How to plot distributions by a variable, including the total distribution in ggplot2?


I have a df like this:

df <- data.frame(ID = 1:200, 
                M500 = rnorm(200),
                COUNTRY = rep( c("PERU", "MEXICO", "COLOMBIA"),length.out = 200))

I want to plot a violin graphic comparing the three countries AND the violin of the total population. In other words, I need four violins in the same graph.

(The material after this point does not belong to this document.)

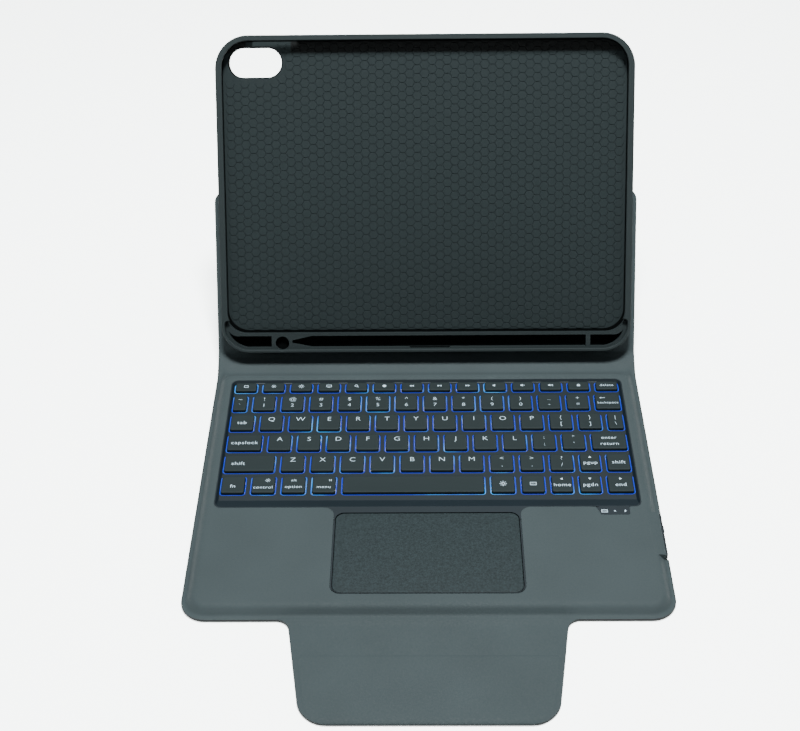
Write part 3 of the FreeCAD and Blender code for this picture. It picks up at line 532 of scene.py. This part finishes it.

My basic plot is like this

ggplot(cl3, aes(x = COUNTRY, y = M500, color = COUNTRY, fill = COUNTRY)) +
  geom_violin(alpha = 0.5, trim = TRUE) +
  geom_point(position = position_jitter(width = 0.1), alpha = 0.5, size = 2) +
  stat_summary(fun = "mean", geom = "crossbar", color = "black", size = 0.5) +
  scale_color_brewer(palette = "Set1") +
  scale_fill_brewer(palette = "Set1") +
  theme_minimal() +
  labs(title = "title", x = "COUNTRY", y = "M500")

But I can´t plot the fourth violin with the total.


Solution

  • set.seed(123)
    df <- data.frame(ID = 1:200, 
                     M500 = rnorm(200),
                     COUNTRY = rep( c("PERU", "MEXICO", "COLOMBIA"),length.out = 200))
    
    library(dplyr)
    library(ggplot2)
    library(tidyr)
    
    df %>%
      left_join(df %>% mutate(COUNTRY = 'TOTAL'), by = join_by(ID, M500)) %>%
      pivot_longer(c(COUNTRY.x, COUNTRY.y), values_to = 'COUNTRY') %>%
      ggplot(aes(x = COUNTRY, y = M500, color = COUNTRY, fill = COUNTRY)) +
      geom_violin(alpha = 0.5, trim = TRUE) +
      geom_point(position = position_jitter(width = 0.1), alpha = 0.5, size = 2) +
      stat_summary(fun = "mean", geom = "crossbar", color = "black", linewidth = 0.5) +
      scale_color_brewer(palette = "Set1") +
      scale_fill_brewer(palette = "Set1") +
      theme_minimal() +
      labs(title = "title", x = "COUNTRY", y = "M500")
    

    Created on 2023-12-19 with reprex v2.0.2